In about 1990, he picked up his unlatched violin case one day, and the instrument came tumbling out. The neck was severed from the instrument’s body.
That led to thoughts of violin repair, or maybe violinmaking. But, never one to follow the pack, Wehling considered instead bowmaking. He likes working with his hands on intricate work, and he loved the idea that something so seemingly simple as a violin bow has so many layers of depth. Bowmaking, he realized, was something in which he could be immersed for a lifetime.
“Or at least until my neck and hands go, until I get shaky. I hope to die at the bench.” Pause. “But not because of an accident. These are pretty sharp tools.” (But seriously, he said, woodworkers get into more trouble by using a dull instrument and forcing it.)
After studying at several bowmaking workshops in New Hampshire, he made some phone calls to France. A master, Benoit Rolland, told him, “Come over. I’ll teach you to make bows.” No pay, but tremendous learning potential. Wehling spent another year as a chemist, packing away money to follow his dream.
So off he went in 1995 to Brittany. He thought his overseas adventure would be for nine months. His master knew little English, so Wehling’s French had to improve. He remembers sounding like humorist David Sedaris describes in his book, “Me Talk Pretty One Day.”
After eight months, another celebrated bowmaker, Georges Tepho of Quimper in Brittany, took him as an assistant, and that lasted almost five years.
One day, when he’d been in France about three years, he spotted the woman who was to become his wife: “Christine had a cool dog, a well-behaved dog. With the help of dog biscuits, I eventually was able to get the dog interested in me, and the woman followed.” She, too, is an artist, trained in Paris to make exquisite book bindings.
When they came to the United States, they spent a summer in heavenly Port Townsend, Wash., a town of only 8,000 people with seven bowmakers. Then the family rented a house in South St.
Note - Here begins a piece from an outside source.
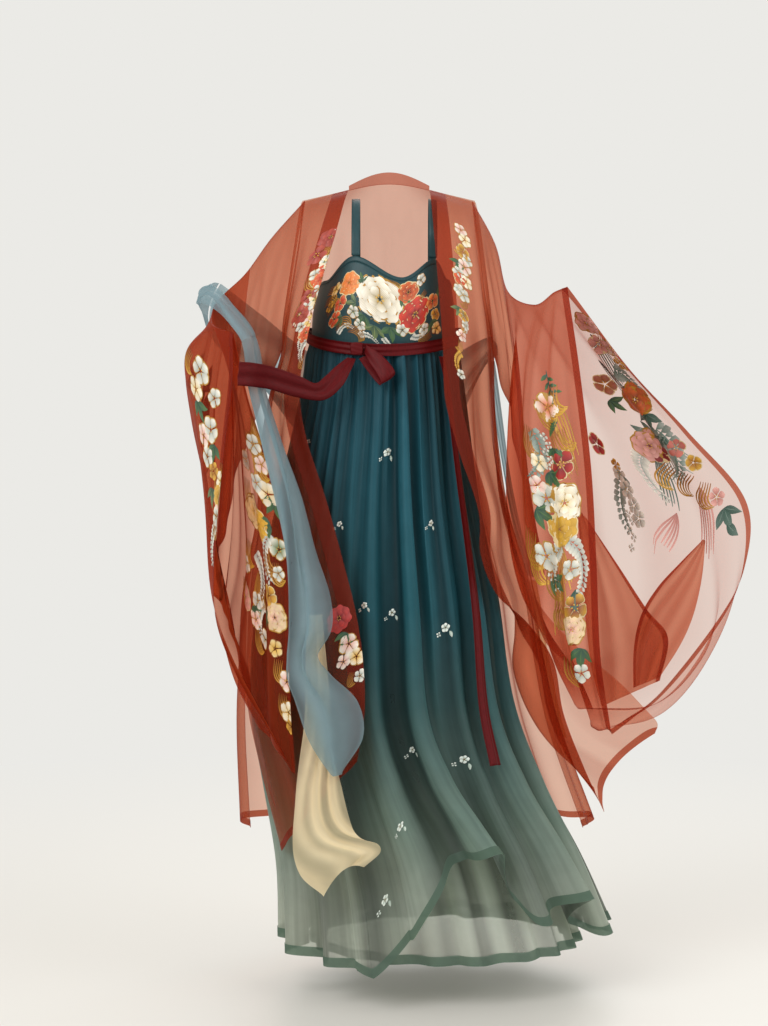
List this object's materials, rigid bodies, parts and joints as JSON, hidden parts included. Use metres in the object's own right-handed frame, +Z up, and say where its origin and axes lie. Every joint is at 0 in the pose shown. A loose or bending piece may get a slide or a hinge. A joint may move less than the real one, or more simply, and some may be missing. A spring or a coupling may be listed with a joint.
{
  "type": "hanfu robe set",
  "caption": "Worn hanfu set: chest-high layered skirt with an embroidered bodice and a tied ribbon belt, a sheer open robe with wide sleeves, and a long scarf over one forearm",
  "frame": {"origin": "between the shoulders at the height of the shoulder line, where the wearer holds the garments up", "axes": "+Z up, -Y the front of the garments, +X the wearer's left"},
  "size_m": [0.949, 0.6542, 1.3245],
  "materials": {
    "bodice_satin": "dark teal satin with raised silk embroidery",
    "skirt_gauze": "sheer gauze dyed from deep teal at the chest to sage at the hem",
    "skirt_under_layer": "plain sheer sage under layer",
    "skirt_hem_tape": "hem folded double, a darker green",
    "ribbon_satin": "dark red satin",
    "robe_chiffon": "sheer rust-red chiffon, embroidered along the edges",
    "robe_band_chiffon": "the same chiffon folded double",
    "scarf_blue_gauze": "light blue sheer gauze",
    "scarf_cream_gauze": "the scarf ends, dyed cream"
  },
  "bodies": {
    "root": {"bodice_front": "bodice_satin", "bodice_back": "bodice_satin", "bodice_binding": "bodice_satin", "strap_right": "bodice_satin", "strap_left": "bodice_satin", "skirt_outer_front": "skirt_gauze", "skirt_outer_back": "skirt_gauze", "skirt_inner_front": "skirt_under_layer", "skirt_inner_back": "skirt_under_layer", "skirt_outer_hem_front": "skirt_hem_tape", "skirt_outer_hem_back": "skirt_hem_tape", "skirt_inner_hem_front": "skirt_hem_tape", "skirt_inner_hem_back": "skirt_hem_tape", "belt": "ribbon_satin", "bow_knot": "ribbon_satin", "bow_loop": "ribbon_satin", "ribbon_tail_held": "ribbon_satin", "ribbon_tail_hanging": "ribbon_satin", "robe_back_right": "robe_chiffon", "robe_back_left": "robe_chiffon", "robe_front_right": "robe_chiffon", "robe_front_left": "robe_chiffon", "sleeve_right_upper": "robe_chiffon", "sleeve_right_wide": "robe_chiffon", "sleeve_left_upper": "robe_chiffon", "sleeve_left_wide": "robe_chiffon", "collar_neck": "robe_band_chiffon", "collar_right": "robe_band_chiffon", "collar_left": "robe_band_chiffon", "robe_hem_back_right": "robe_band_chiffon", "robe_hem_back_left": "robe_band_chiffon", "robe_hem_front_right": "robe_band_chiffon", "robe_hem_front_left": "robe_band_chiffon", "cuff_band_right": "robe_band_chiffon", "cuff_band_left": "robe_band_chiffon", "scarf_back": "scarf_blue_gauze", "scarf_over_arm": "scarf_blue_gauze", "scarf_right_fall": "scarf_blue_gauze", "scarf_left_fall": "scarf_blue_gauze", "scarf_right_end": "scarf_cream_gauze", "scarf_left_end": "scarf_cream_gauze"}
  },
  "joints": []
}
Paul for a year and searched for a smaller town in which to work and raise a family. Northfield was fine, partly because St. Olaf College has a good stringed-instrument program. Not that Wehling does much business with the local colleges, “but it’s nice to take a finished bow to someone I respect and say, ‘Would you mind giving this a go?’ ”
His bows are more supple than those of most American bowmakers. That suits some musicians, others not, he said.
As if by a force of nature
The work is largely solitary. Bach is on the CD player. Or Irish fiddle tunes. Or the Rolling Stones. But lots of times, the basement is quiet.
His hands move rapidly. “This isn’t my hobby,” he said. “The work has to be fluid. If it isn’t fluid, it won’t look natural. A good bowmaker doesn’t think. Not that he doesn’t care. But after enough repetition and training, it’s the feeling process, not the thinking process.”
Wehling wants a bow to look as if it was created by a force of nature, as if water ran over the stick for a million years to curve it. Instead, he heats a section of a straight stick over a small alcohol lamp, bends it a bit over the corner of his workbench. Reheat, bend, reheat, bend, until it’s just how he wants it.
He buys the pernambuco wood in boards and lets it dry at least a year. Then he cuts it into “blanks,” roughly the shape of bows, and lets it rest, preferably for another nine years. Occasionally he finds a knot or just feels a piece of wood is not accommodating. Then the stick goes to the garden for a new life as a tomato-plant stake.
Most weeks, he works about 48 hours. Christine has put aside bookbinding to train horses. The Wehlings’ son, Paul, is in kindergarten and their baby daughter, Marie-Louise, is crawling.
One habit from France has held over. The family sets aside two hours for lunch, conversation and perhaps a nap.